[Python-Dev] The C API and wide unicode support
Walter Dörwald
walter@livinglogic.de
Wed, 10 Jul 2002 18:00:17 +0200
Michael Hudson wrote:
> =?ISO-8859-15?Q?Walter_D=F6rwald?= <walter@livinglogic.de> writes:
>
>>Guido van Rossum wrote:
>>
>>
>>>>Any C function that uses Unicode objects in any way needs name
>>>>mangling, because the storage layout of the Unicode objects
>>>>changes.
>>>
>>>
>>>Really? If I am only using the published APIs and not peeking
>>>directly inside the Unicode object, why should I care about its
>>>internal lay-out?
>>
>>That's what I meant with "using". Function that only pass
>>unicode objects around don't need to know (as long as they pass
>>the objects only to functions that themselves either "know"

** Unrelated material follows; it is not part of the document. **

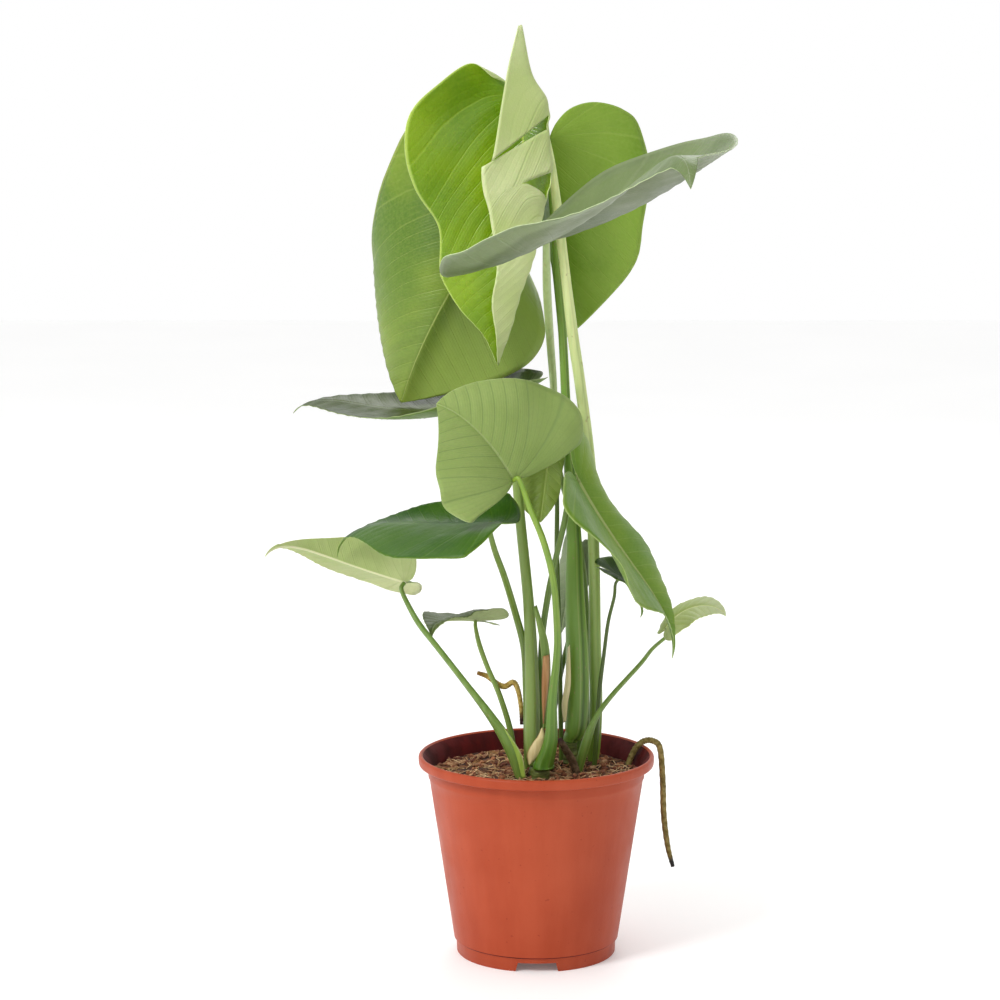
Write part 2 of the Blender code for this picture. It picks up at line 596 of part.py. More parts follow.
def thicken(thing, thickness):
    solidify = thing.modifiers.new("thickness", "SOLIDIFY")
    solidify.thickness = thickness * MM
    solidify.offset = 0.0


def add_leaf(name, mesh, kind, parts, parent):
    mesh.name = name
    smooth(mesh)
    leaf = add_object(name + "_leaf", mesh, parts, parent, kind)
    thicken(leaf, BLADE)


def petiole_points(name):
    """The petiole's route, whose last stretch meets the blade's underside square on."""
    if name == "unfurling":
        junction = np.array(UNFURLING_JUNCTION, float)
        up = np.array(UNFURLING_UP, float)
        droop = 0.0
    else:
        leaf = LEAVES[name]
        middle, _, upward = midrib_frames(leaf, np.zeros(1))
        junction, up = middle[0], upward[0]
        droop = radians(max(0, -min(leaf["fold"])))
    radius = PETIOLES[name][-1][3]
    if name in SEEN_FROM_BELOW:
        up = -up
        droop = radians(max(0, max(leaf["fold"])))
    stand_off = BLADE / 2 / cos(droop) + GAP + radius * (tan(droop) + SLACK)
    knee = junction - up * (stand_off + KNEE)
    end = junction - up * stand_off
    return PETIOLES[name][:-1] + ((*knee, radius), (*end, radius))


def add_petiole(name, parts, sockets, parent):
    points = petiole_points(name)
    mesh = tube_mesh(name + "_petiole", tube_route(points))
    smooth(mesh)
    add_object(name + "_petiole", mesh, parts, parent, "petiole")
    if name not in ON_STEM:
        add_socket(name + "_socket", points, sockets, parent)


def add_shoot(name, points, kind, parts, sockets, parent):
    """A stem or a root; one that stands in the soil gets a socket there."""
    mesh = tube_mesh(name, tube_route(points))
    smooth(mesh)
    add_object(name, mesh, parts, parent, kind)
    if name not in AERIAL:
        add_socket(name + "_socket", points, sockets, parent)


def main():
    clear_scene()
    parts = new_collection("potted_monstera")
    cutters = new_collection("cutters")
    sockets = new_collection("sockets")
    axis = bpy.data.objects.new("pot_axis", None)
    axis.location = (AXIS_X * MM, AXIS_Y * MM, 0)
    parts.objects.link(axis)

    add_pot(parts, cutters, axis)
    for name in PETIOLES:
        if name == "unfurling":
            mesh = unfurling_blade(name)
        else:
            mesh = open_blade(name, LEAVES[name])
        kind = "young_leaf" if name in YOUNG else "leaf"
        add_leaf(name, mesh, kind, parts, axis)
        add_petiole(name, parts, sockets, axis)
    for name, points in STEMS.items():
        add_shoot(name, points, "stem", parts, sockets, axis)
    for name, points in ROOTS.items():
        add_shoot(name, points, "root", parts, sockets, axis)
    add_soil(parts, axis, sockets)


main()
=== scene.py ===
from math import atan2, cos, pi, radians, sin, tau

import bmesh
import bpy
import numpy as np
from mathutils import Matrix, Vector, noise


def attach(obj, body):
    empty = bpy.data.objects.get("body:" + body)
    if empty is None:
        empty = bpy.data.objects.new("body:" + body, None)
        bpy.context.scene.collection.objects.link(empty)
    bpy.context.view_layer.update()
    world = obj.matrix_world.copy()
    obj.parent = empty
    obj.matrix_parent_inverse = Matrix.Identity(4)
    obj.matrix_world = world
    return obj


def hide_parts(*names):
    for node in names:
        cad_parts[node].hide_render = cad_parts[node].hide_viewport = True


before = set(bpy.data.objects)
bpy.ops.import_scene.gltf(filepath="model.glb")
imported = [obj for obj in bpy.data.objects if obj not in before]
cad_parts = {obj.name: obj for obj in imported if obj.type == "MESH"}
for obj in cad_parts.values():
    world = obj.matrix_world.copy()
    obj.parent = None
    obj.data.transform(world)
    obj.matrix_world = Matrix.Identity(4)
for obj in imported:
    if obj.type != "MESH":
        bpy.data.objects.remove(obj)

MM = 0.001
# Clearance that touching pieces keep
GAP = 0.3
# Edges sharper than this are shaded as edges
SHARP_ANGLE = 40.0
MERGE_DISTANCE = 0.00001

# Where the pot's axis stands, from the middle of the whole plant's bounding box
AXIS_X = 26.0
AXIS_Y = 61.0

# Pot
RIM_RADIUS = 85.0
POT_HEIGHT = 145.5
LIP_HEIGHT = 7.5
# Rounded bead of the lip, from its inside over the top to its lower edge: distances inwards from
# the rim's radius and downwards from its height
LIP_BEAD = ((3.2, 1.0), (2.0, 0.0), (0.7, 0.6), (0.0, 2.2), (0.3, 6.5), (1.6, 7.5))
NECK_RADIUS = 78.5
NECK_DROP = 0.6
SHOULDER_Z = 129.0
# Corners of the step at the shoulder and of the foot: distances outwards from the shoulder's and
# the foot's radius, and heights above SHOULDER_Z and above the floor
SHOULDER_STEPS = ((0.9, 1.6), (0.8, 0.4), (0.0, -0.8))
FOOT_STEPS = ((0.6, 9.8), (0.4, 9.2), (0.0, 0.5), (-0.4, 0.0))
# Heights between which the wall tapers, the share of them where its rows start, and its middle
WALL_SPAN = (10.8, 128.0)
WALL_START = 0.95
WALL_MIDDLE = 100.0
BODY_BASE_RADIUS = 59.5
FOOT_RADIUS = 57.5
FOOT_HEIGHT = 10.0
FOOT_WALL = 2.6
FOOT_TAPER = 0.8
WALL = 1.8
FLOOR_UNDERSIDE = 7.5
FLOOR_TOP = 10.0
FLOOR_FILLET = 1.2
FLOOR_MARGIN = 1.0
FLOOR_CENTRE = 1.0
# Openings in the foot ring, the first one towards the viewer
NOTCHES = 3
NOTCH_WIDTH = 27.0
NOTCH_FLARE = 1.25
NOTCH_HEIGHT = 6.5
NOTCH_DEPTH = 12.0
DRAIN_HOLES = 6
DRAIN_CIRCLE = 44.0
DRAIN_RADIUS = 5.0
DRAIN_DEPTH = 12.0
DRAIN_TURN = 27.0

# Soil
SOIL_TOP = 131.0
SOIL_MOUND = 1.5
# Height of the broad and of the small lumps
LUMPS = (1.1, 0.7)
SOIL_CHAMFER = 2.0
# How far the shown soil reaches into the wall, and the width of its lower edge
SOIL_OVERLAP = 0.4
SOIL_EDGE = 4.0
# Height of the soil's fine crumbs, the spread of their noise, its roughness, growth and layers,
# and how much flatter they are at the wall
CRUMB_HEIGHT = 2.4
CRUMB_SCALE = 0.16
CRUMB_NOISE = (0.9, 2.1, 4)
WALL_CALM = 0.6
# How far loose bits keep off the wall
WALL_ROOM = 2.0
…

>>or "don't need to know" the layout).
>>
>>PyUnicode_Decode creates unicode objects, so I guess it needs
>>to know.
>
> *It* needs to know, yes. But surely the caller doesn't?
This depends on what the caller does with the result of
PyUnicode_Decode.
>>>Shouldn't only functions whose signature uses PY_UNICODE_TYPE be
>>>name-mangled? What am I missing?
>>
>>What about the functions that use the C macros (PyUnicode_AS_UNICODE
>>etc.) directly or indirectly? Those functions will rely on the
>>internal lay-out.
>
> They're verboten in extension modules anyway, so I don't care.

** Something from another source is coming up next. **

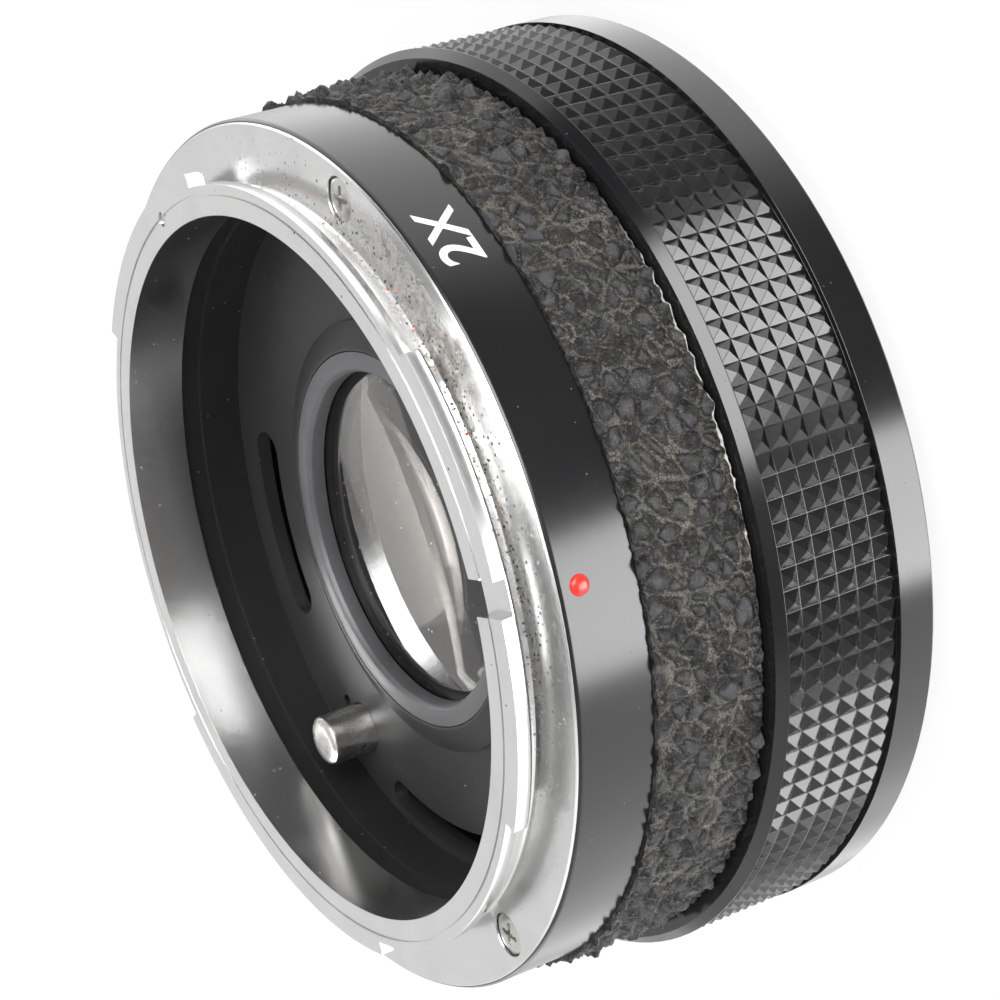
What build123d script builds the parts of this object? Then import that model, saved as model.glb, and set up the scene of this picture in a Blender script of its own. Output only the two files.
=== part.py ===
# A 2x camera teleconverter for a breech-lock mount with a 48 mm throat.
# It stands on its camera side. +Z is the optical axis and points to the lens side.
# The red index bead and the positioning notch are at 12 o'clock, which is -Y.
# Clock angles are in degrees from 12 o'clock and grow towards +X, anticlockwise seen from the lens side.

import os
from math import cos, degrees, radians, sin, sqrt
from build123d import *

os.makedirs("parts", exist_ok=True)

# Overall stack, millimetres
THROAT_RADIUS = 24.0
BODY_LENGTH = 24.4
RING_OVERHANG = 3.6
SKIRT_OVERHANG = 1.2
RUNNING_CLEARANCE = 0.05
FACE_CLEARANCE = 0.15
SEAT_FIT = 0.05
OVERRUN = 1.0
TWELVE_ANGLE = -90.0
FULL_TURN = 360.0
HALF_TURN = FULL_TURN / 2

# Lens-side mount ring, chromed
LAND_WIDTH = 1.3
GROOVE_WIDTH = 0.2
GROOVE_DEPTH = 0.15
RIM_WIDTH = 0.55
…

I didn't know that. Neither Include/unicodeobject.h nor
Doc/api/concrete.tex mention it. Is there any other location
where this is mentioned?
I think to forbid the use of the macros is too restrictive.
What if I want to implement a version of
foo.replace(u"&", u"&")
.replace(u"<", u"<")
.replace(u"\"", u""")
.replace(u">", u">")
in C for performance reasons? How is this possible without
using the C macros?
And if extension modules are not allowed to access the internal
layout of unicode objects, what's the use of name mangling?
Bye,
Walter Dörwald